No quiero que todo esto se malinterprete. Mi intención no es que este texto sea uno de esos en los que destacas algo positivo de una situación de mierda. No. Si pudiera volver atrás y elegir pasar o no por todo esto, elegiría no hacerlo todas y cada una de las veces. No voy a obviar toda la erosión y los lugares oscuros a los que una condición así puede llevarte. Ojalá no haber pasado ni tener que estar pasando por nada de esto.
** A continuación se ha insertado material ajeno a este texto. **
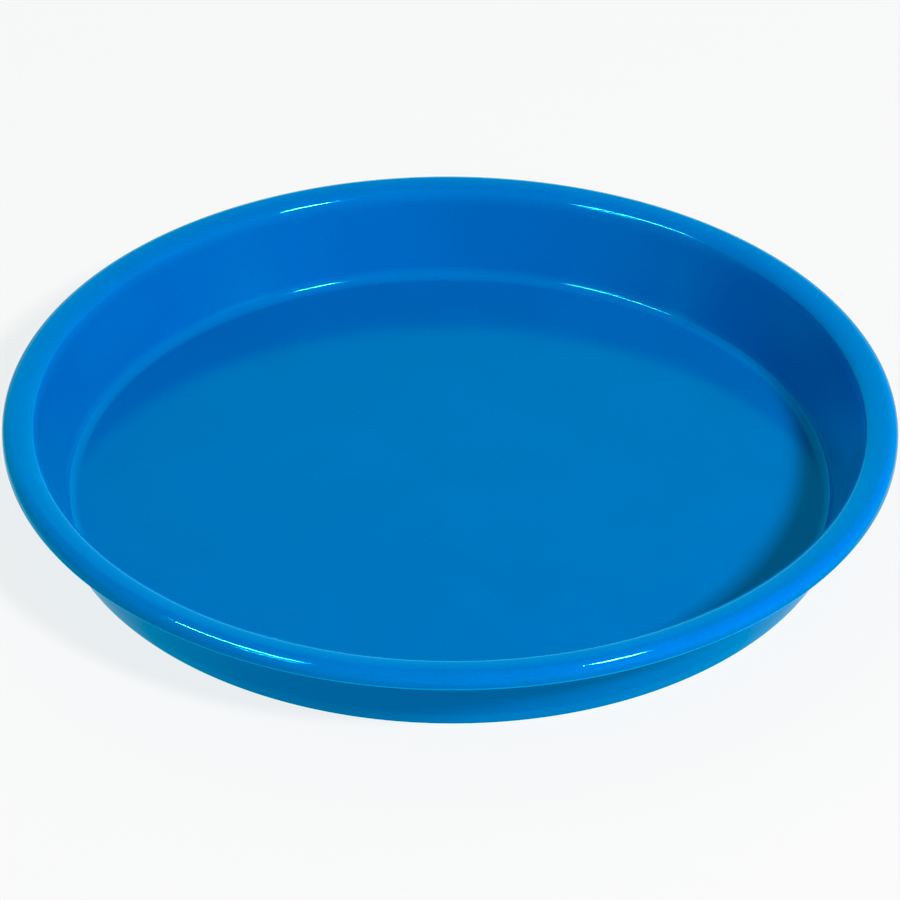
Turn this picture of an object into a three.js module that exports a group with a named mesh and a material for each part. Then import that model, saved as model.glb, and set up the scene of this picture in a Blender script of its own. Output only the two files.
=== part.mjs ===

Pero no deja de ser sobrecogedor que esta sensación se acreciente a cada día que pasa y yo que no me cierre a ella sino que la reciba con curiosidad y cariño, evitando de forma automática acciones que podría haber llevado a cabo en el pasado como juzgarme o rechazar lo que estoy viendo. Es como si cada mañana y cada noche, cada momento en el que me pongo delante del espejo y empiezo a quitarme la ropa con desgana para comprobar el estado de mi piel y curarla, esa persona del reflejo me mirara con el mismo respeto con el que la estoy mirando yo y, en silencio, sin agobios ni presiones, se limitara a decirme: Hola, soy tu cuerpo.